◆ **Supplied data**
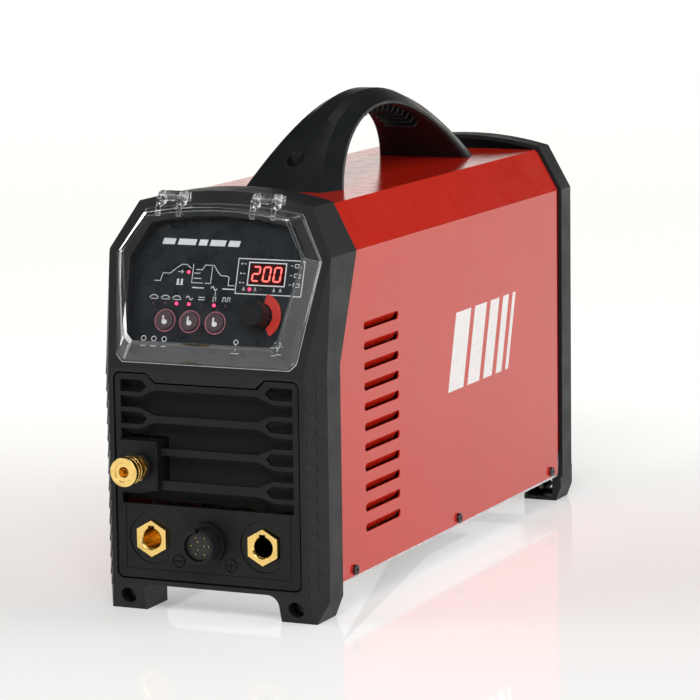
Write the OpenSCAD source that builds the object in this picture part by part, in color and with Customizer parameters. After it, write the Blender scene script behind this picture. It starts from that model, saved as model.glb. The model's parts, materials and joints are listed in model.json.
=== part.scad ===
// Inverter TIG welder: sheet-metal case between two plastic bezels, arched carrying handle, hinged
// clear cover over the control face, brass weld sockets and a gas coupling at the front, fan and
// inlets at the back.
// X runs to the right seen from the front, the front faces -Y, and the feet stand on z = 0.

/* [Body] */
// Width across the bezels
body_w = 160; // [156:1:164]
// Length from the front face to the back of the rear bezel
body_l = 461; // [450:1:480]
// Height at which the front face starts to lean back
kink_z = 163; // [162:0.5:164]
// Height of the shoulder, where the side meets the roof chamfer
shoulder_z = 237; // [234:1:239]
// Height of the flat roof
roof_z = 268; // [266:1:270]
// Width that each roof chamfer takes
chamfer_w = 17.5; // [16:0.5:19]
// Rise of the arched bezel tops
crown = 8; // [6:1:9]
// Lean of the control face in degrees
lean = 18.3; // [18:0.1:18.6]
// Wall of the plastic bezels
wall = 3; // [2.6:0.1:3.2]
// Height of the feet under the body
foot_h = 18.5; // [17:0.5:19]

/* [Sheet metal] */
// Thickness of the steel sheet
sheet = 1.2; // [1:0.1:1.2]
// Gap between the cover's skin and the bezel's outside
cover_in = 1.5; // [1.4:0.1:1.8]
// Number of louvres on each side
louvre_n = 11; // [5:1:11]
// Distance between louvres
louvre_pitch = 13.5; // [12:0.5:13.5]
// Length of a louvre
louvre_l = 57; // [40:1:60]
// Height of a louvre opening
louvre_h = 5.6; // [4:0.2:6]

/* [Handle] */
// Length of the handle along the roof
handle_l = 249; // [240:1:252]
// Height of the handle above the roof
handle_h = 59; // [56:1:60]
// Half width of the handle at its base
handle_base = 36; // [32:1:38]
// Half width of the handle at its top
handle_top = 16; // [14:1:18]

/* [Front fittings] */
// Radius of a weld socket's plug bore
socket_r = 6.5; // [6:0.1:6.6]
// Sideways place of the weld sockets
socket_x = 40.3; // [39:0.5:42]
// Height of the weld sockets
socket_z = 50; // [48:0.5:52]
// Distance between the grille slats
slat_pitch = 21.4; // [20:0.2:21.4]
// Travel of a push button
button_travel = 0.8; // [0.4:0.1:0.8]
// Travel of the gas coupling's sleeve
sleeve_travel = 3; // [1:0.5:3]

/* [Fan] */
// Outer size of the fan frame
fan_size = 120; // [110:1:120]
// Number of fan blades
blade_n = 7; // [5:1:9]

/* [Hidden] */
$fn = 96;
eps = 0.01;
fit = 0.06;
slack = 0.25;

half_w = body_w / 2;
roof_half = half_w - chamfer_w;
chamfer_a = atan(chamfer_w / (roof_z - shoulder_z));
crown_r = arc_r(roof_half, crown);
crown_cz = roof_z + crown - crown_r;
top_z = roof_z + crown;
lean_t = tan(lean);

bezel_d = 36;
bezel_shoulder_y = 64.5;
bezel_top_y = 67;
facet_w = 9.7;
facet_d = 15.4;
rear_d = 24;
rear_y = body_l - rear_d;
foot_in = 49;
foot_out = 74.5;
foot_taper_z = 14;
foot_back = 7;
foot_rise = 20;
foot_screw_x = 61;
foot_screw_z = 9.5;

cover_z = 22;
pan_z = 19.8;
pan_flange = 18;
cover_screw_z = 26.3;
cover_screw_y = [57.7, 235.5, 416.4];
louvre_y = 77;
louvre_z = 47.4;

window_half = 67;
window_z0 = 21.8;
window_z1 = 159.6;
dip_half = 36;
dip_h = 6;
panel_y = 0.7;
panel_t = 3.2;
slot_half = 62;
slat_z0 = 86.4;
slot_end_h = 3.7;
slot_mid_h = 8.3;
slot_neck = 48;
slot_wide = 37;
hole_r = 4;
plate_top_z = 72.4;
filter_y = 11;
mark_z = 36;
mark_at = [-21.6, 16.4];
collar_r = 17.2;
socket_flats = 21;
frame_in = 7;
frame_w = 0.8;

connector_y = -15.5;
connector_r = 11.2;
insert_r = 9;

boss_x = -48;
boss_z = 98.9;
boss_half = 14.5;
boss_half_h = 16.4;
boss_d = 4;
boss_collar_d = 10;
gas_x = -45;
gas_tip_y = -29;
coupling_r = 5.4;
coupling_head_r = 6.2;
coupling_nut_h = 4;

recess_s0 = 9;
recess_s1 = 72;
recess_s2 = 96;
fascia_in = 7;
fascia_t = 1.6;
board_in = 20;
board_t = 1.6;
knob_x = 31;
knob_s = 38.5;
knob_r = 9;
knob_out = 6.8;
shaft_tip = 3.6;
shaft_r = 3;
button_x = [-36, -18, 0.4];
button_s = 32.8;
button_r = 6.2;
switch_h = 2.2;
led_row_s = 44.3;
led_at = concat([for (x = [-46, -37.6, -29.3, -20.3, -11.6, -2.1, 6.5]) [x, led_row_s]],
    [[-23.2, 65.5], [22, 56], [30, 56]]);
display_x = 33.2;
display_s = 66.3;
display_w = 25.4;
display_h = 14.2;
lid_deep = 11.6;
lid_wall = 2;
hinge_s = 113.5;
hinge_out = 6.5;
hinge_x = 34;
arm_x = 7.5;
arm_w = 3.6;
knuckle_r = 3.2;
pin_r = 1.5;
pin_l = 19;

handle_y = 256;
handle_z0 = roof_z - cover_in;
handle_screw_y = [handle_y - handle_l / 2 + 11, handle_y + handle_l / 2 - 11];
band_t = 12;
band_foot = 19;
grip_extra = 7;

fan_z = 96;
fan_y = 408;
fan_d = 38;
fan_bore = 57;
fan_hub = 20;
fan_screw = fan_size * 0.4375;
axle_r = 2.5;
panel_back_y = 449;
fitting_z = 206;
switch_x = 42;
gland_x = 0;
inlet_x = -45;
rocker_tilt = 8;
gland_r = 5;
spigot_r = 4;
hose_r = 3.5;
hose_bore = 2.4;
hose_y = 15.2;

boards_z = 96;
bulkhead_y = 66;
sleeve_lip = 0.6;
spigot_end = 26.9;
front_y = -(panel_back_y + 2.1 + spigot_end + gas_tip_y - sleeve_lip) / 2;

// Extrudes a front-view outline (x, z) backwards from y0.
module along_y(y0, l) {
    translate([0, y0 + l, 0]) rotate([90, 0, 0]) linear_extrude(l) children();
}

// Extrudes a side-view outline (y, z) to the right from x0.
module along_x(x0, l) {
    translate([x0, 0, 0]) rotate([90, 0, 90]) linear_extrude(l) children();
}

module both_sides() {
    children();
    mirror([1, 0, 0]) children();
}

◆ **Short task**
Quote only the stretch of lines that starts the data above and ends with the line containing "stand on z = 0.", both included.

◆ **The completed task**
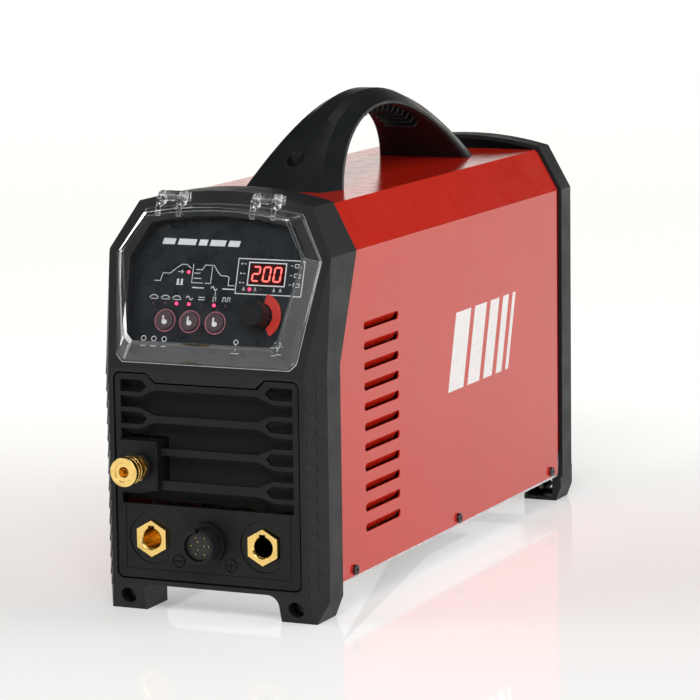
Write the OpenSCAD source that builds the object in this picture part by part, in color and with Customizer parameters. After it, write the Blender scene script behind this picture. It starts from that model, saved as model.glb. The model's parts, materials and joints are listed in model.json.
=== part.scad ===
// Inverter TIG welder: sheet-metal case between two plastic bezels, arched carrying handle, hinged
// clear cover over the control face, brass weld sockets and a gas coupling at the front, fan and
// inlets at the back.
// X runs to the right seen from the front, the front faces -Y, and the feet stand on z = 0.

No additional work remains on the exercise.